** What to do **
Only the lines from the start of the material through the line containing "1.0, edge), darkness))" are to be extracted, exactly as they appear.

---------------

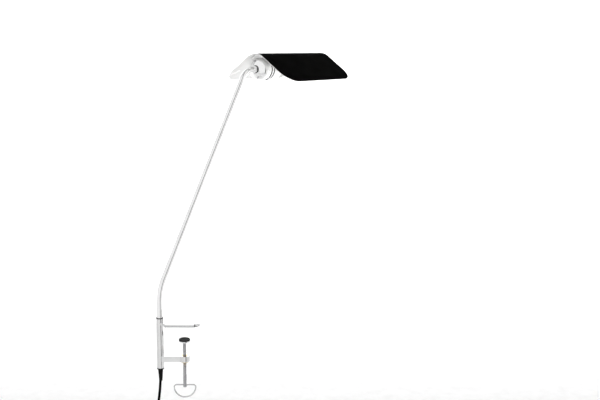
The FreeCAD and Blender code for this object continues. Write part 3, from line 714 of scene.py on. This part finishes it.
def soft_step(value, start, end):
    """0 before start, 1 after end, smooth between."""
    node = world_nodes.new("ShaderNodeMapRange")
    node.interpolation_type = "SMOOTHSTEP"
    world_links.new(value, node.inputs["Value"])
    node.inputs["From Min"].default_value = start
    node.inputs["From Max"].default_value = end
    return node.outputs["Result"]


def flag(bearing_deg, half_deg, darkness):
    """A dark upright strip of the room: its share of light, from its bearing and half width in degrees."""
    off = sky_math("ABSOLUTE", sky_math("SUBTRACT", bearing, math.radians(bearing_deg)))
    edge = soft_step(off, math.radians(half_deg * 0.7), math.radians(half_deg))
    return sky_math("SUBTRACT", 1.0, sky_math("MULTIPLY", sky_math("SUBTRACT", 1.0, edge), darkness))


direction = world_nodes.new("ShaderNodeTexCoord").outputs["Generated"]
split = world_nodes.new("ShaderNodeSeparateXYZ")
world_links.new(direction, split.inputs[0])
bearing = sky_math("ARCTAN2", split.outputs["X"], sky_math("MULTIPLY", split.outputs["Y"], -1.0))
ceiling = soft_step(split.outputs["Z"], 0.8, 0.92)
below = soft_step(sky_math("MULTIPLY", split.outputs["Z"], -1.0), 0.3, 0.75)
room = sky_math("SUBTRACT", 1.0, sky_math("MULTIPLY", sky_math("ADD", ceiling, below), 0.3))
for place, half, darkness in FLAGS:
    room = sky_math("MULTIPLY", room, flag(place, half, darkness))
world_links.new(sky_math("MULTIPLY", room, ROOM_LIGHT), background.inputs["Strength"])
background.inputs["Color"].default_value = (1.0, 1.0, 1.0, 1.0)

# %% [markdown]
# One wide soft lamp hangs above the lamp and faces the sweep, so that the wall and floor behind come out
# white. Its spread is narrowed, so that little of it falls on the lamp itself.

# %% The wash on the sweep
wash_data = bpy.data.lights.new("sweep_wash", "AREA")
wash_data.shape = "RECTANGLE"
wash_data.size = 7.0
wash_data.size_y = 1.5
wash_data.energy = 150.0
wash_data.spread = math.radians(110.0)
WASH_PLACE = Vector((0.3, 0.9, 3.0))
WASH_TARGET = Vector((0.3, 3.6, 0.6))
wash = bpy.data.objects.new("sweep_wash", wash_data)
wash.location = WASH_PLACE
wash.rotation_euler = (WASH_TARGET - WASH_PLACE).to_track_quat("-Z", "Y").to_euler()
bpy.context.scene.collection.objects.link(wash)
bpy.context.scene.view_settings.view_transform = "Standard"
print("wash", wash_data.energy, "W")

---------------

** The answer **
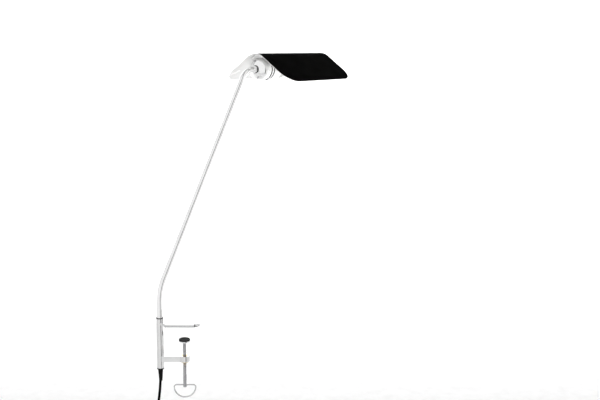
The FreeCAD and Blender code for this object continues. Write part 3, from line 714 of scene.py on. This part finishes it.
def soft_step(value, start, end):
    """0 before start, 1 after end, smooth between."""
    node = world_nodes.new("ShaderNodeMapRange")
    node.interpolation_type = "SMOOTHSTEP"
    world_links.new(value, node.inputs["Value"])
    node.inputs["From Min"].default_value = start
    node.inputs["From Max"].default_value = end
    return node.outputs["Result"]


def flag(bearing_deg, half_deg, darkness):
    """A dark upright strip of the room: its share of light, from its bearing and half width in degrees."""
    off = sky_math("ABSOLUTE", sky_math("SUBTRACT", bearing, math.radians(bearing_deg)))
    edge = soft_step(off, math.radians(half_deg * 0.7), math.radians(half_deg))
    return sky_math("SUBTRACT", 1.0, sky_math("MULTIPLY", sky_math("SUBTRACT", 1.0, edge), darkness))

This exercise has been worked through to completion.